4.4. Physical Experiment Validation
To bridge the gap between simulation and real-world application, a physical experiment was conducted. It is important to note that the primary goal of this experiment was not to perform an exhaustive statistical analysis or to demonstrate large-scale scalability. Instead, it was designed as a proof-of-concept validation. The objectives were twofold: (1) to confirm the feasibility of executing the trajectories generated by the framework on a physical UAV platform and (2) to provide a tangible, qualitative demonstration of the core strategic advantage of the coordinated approach over a traditional baseline in a controlled setting.
4.4.1. Experimental Setup
The experiment was performed in an indoor laboratory space of approximately
m. The UAV platform used was a custom-built quadrotor equipped with an onboard flight controller capable of autonomous waypoint navigation. The physical layout of the experiment is shown in
Figure 9.
The scenario was designed to directly test the framework’s ability to perform coordinated siting and routing. As detailed in
Table 6, one fixed starting site (A) and two candidate landing sites (B and C) were marked on the ground, along with four task points (T1–T4) marked at specified heights. The tasks were intentionally clustered in the far end of the workspace, near the optimal candidate landing site B, creating a clear strategic choice.
A critical state characteristic for the low-level policy is the remaining energy, . In the physical experiment, real-time battery voltage monitoring was not employed. Instead, a linear energy consumption model based on flight time was used for decision-making within the algorithm. The remaining endurance at any given time t was estimated as , where was set to a conservative value based on the platform’s known flight capabilities, and is the elapsed time since the start of the current sortie. While this is a simplified model, it is sufficient for validating the waypoint navigation feasibility and the high-level strategic decision-making of the framework.
4.4.2. Procedure and Results
The experiment consisted of two trials to compare the strategies generated by the proposed H-DRL framework and the Two-Stage Greedy (TS-G) baseline. For each trial, the algorithm first computed a mission plan based on the coordinates in
Table 6. This plan was then converted into a sequence of waypoints and uploaded to the UAV’s flight controller for autonomous execution. The mission time was recorded from takeoff to landing.

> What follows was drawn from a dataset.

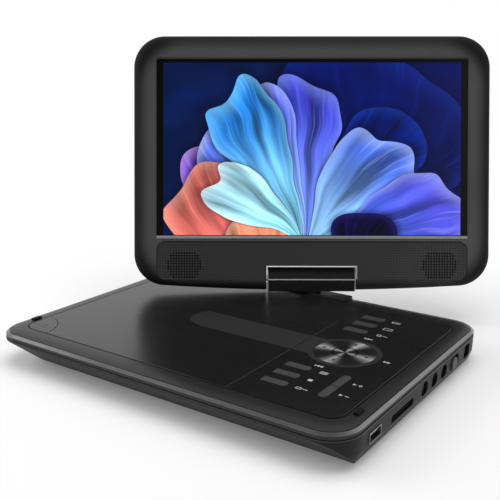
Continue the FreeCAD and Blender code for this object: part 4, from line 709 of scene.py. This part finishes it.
def makeDialMarks():
    shape = bmesh.new()
    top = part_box("nav_pad")[1].z / mm
    for number in range(4):
        angle = 90 * number
        place = circlePoint(marks["arrowRadius"], math.radians(angle), deck["dialX"], deck["dialY"])
        arrow = turned(triangle(marks["arrow"]), angle, *place)
        slab(shape, arrow, top - marks["dialSunk"], top + marks["dialThickness"])
    return finished(meshPiece("dialMarks", shape), "nav_pad", "socket_plastic", "markBlack")


def makeOpenMark():
    shape = bmesh.new()
    low, high = deck["height"] - marks["openSunk"], deck["height"] + marks["thickness"]
    slab(shape, turned(triangle(marks["openArrow"]), 90, marks["openX"], marks["openArrowY"]), low, high)
    slab(shape, bar(*marks["openBar"], marks["openX"], marks["openBarY"]), low, high)
    return finished(meshPiece("openMark", shape), "open_button", "key_satin", "markBlack")


makeDeckMarks()
makeDialMarks()
makeOpenMark()
print("marks made")


# small metal details: crosses in the screw heads, black as painted shade of their recesses, contacts in the
# USB slot, rings in the round sockets

small = {"crossLength": 2.8, "crossWidth": 0.6, "relief": 0.05, "sunk": 0.02, "baseScrewLevel": 3.0,
         "baseScrews": ((-102, -62), (-102, 62), (8, -72), (8, 72), (50, -72), (50, 72)),
         "screenScrewX": 125.0, "screenScrewLevels": (22, 85, 150), "screenHeadFace": 6.9,
         "contactLevel": 11.5, "contactSunk": 0.08,
         "contactY": -64.5, "contactPlaces": (-3.5, -1.2, 1.2, 3.5), "contactFrom": 120.5, "contactTo": 128.2,
         "contactWidth": 1.1, "ringX": 128.0, "ringOuter": 2.6, "ringInner": 1.85, "ringY": (0.7, 15.7, 30.7),
         "ringZ": 11.4}
frontTurn = Matrix.Rotation(math.radians(90), 4, "X")
backTurn = Matrix.Rotation(math.radians(180), 4, "Z") @ Matrix.Rotation(math.radians(90), 4, "X")
sideTurn = Matrix.Rotation(math.radians(90), 4, "Y")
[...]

The conceptual difference between the two executed paths is visualized in
Figure 10, and the quantitative results are summarized in
Table 7. The proposed H-DRL framework, performing a global optimization, generated a dynamic ‘A -> B’ deployment strategy, which resulted in a shorter overall path. The TS-G baseline, constrained to a fixed-base strategy, planned a path starting from and returning to A, necessitating a long final return leg.
The successful completion of both autonomous flights confirmed the feasibility of the generated trajectories. The quantitative results in
Table 7 clearly demonstrate the superiority of the proposed method. By intelligently selecting the landing site, the H-DRL framework reduced the total path length by 18.0% and the actual measured mission time by a significant margin of 16.3%. This provides direct physical evidence of the framework’s ability to achieve more efficient global solutions through its coordinated siting and routing strategy.
5. Conclusions
This paper has addressed the central research question of whether a hierarchical learning structure can effectively solve the joint UAV siting and routing problem. To this end, a novel Hierarchical Reinforcement Learning (H-DRL) framework was proposed. This framework effectively decouples the problem into a high-level strategic deployment policy and a low-level tactical routing policy. Its core innovations—a coordinated credit assignment mechanism using a learned intent vector, and an Energy-Aware Graph Attention Network (Ea-GAT) that endogenously handles UAV endurance constraints—proved crucial for achieving a robust and globally coordinated solution.
The comprehensive experimental results confirm the hypothesis that a hierarchical approach is superior for this problem. The proposed framework was shown to significantly outperform traditional optimization and heuristic baselines. For instance, in static scenarios with 50 tasks, the H-DRL framework reduced the mission makespan by an average of 13.0% compared to the Static Two-Stage (S-TS) method. The value of both the inter-layer coordination and the intra-policy constraint handling was confirmed through rigorous ablation studies. Furthermore, a physical experiment with a custom-built quadrotor validated the real-world feasibility of the generated trajectories, showing that the intelligent deployment strategy reduced the actual mission time by 16.3% against the greedy baseline.
While this work provides a robust solution for automating complex UAV operations, several avenues for future research remain open. A key limitation of the current framework is its reliance on the assumption of perfect global information for the meta-controller’s state. Real-world scenarios often involve communication delays and partial observability, which presents a significant challenge. Future work should therefore explore the integration of Partially Observable MDP (POMDP) formalisms. The physical validation, while demonstrating feasibility, was limited to a small-scale indoor setting with single-run comparisons. Therefore, future work should focus on extensive testing in larger, more complex outdoor environments with multiple trials to enable rigorous statistical analysis of the performance differences. From a methodological perspective, the scalability and computational cost of the proposed framework present challenges for extremely large-scale problems. The training of deep hierarchical models is inherently sample-intensive, requiring significant computational resources. Future research could explore methods such as imitation learning [
44] to accelerate convergence. Exploring decentralized multi-agent H-DRL frameworks [
45], where coordination is achieved through local communication [
33], is a promising direction for larger UAV fleets. Finally, incorporating more sophisticated, physics-based energy consumption models [
46] and extending to full 3D environments are also important next steps toward real-world deployment. In conclusion, this research not only offers a practical solution for a challenging robotics problem but also contributes valuable insights into the design of intelligent, hierarchical control systems for real-world logistics and critical infrastructure management.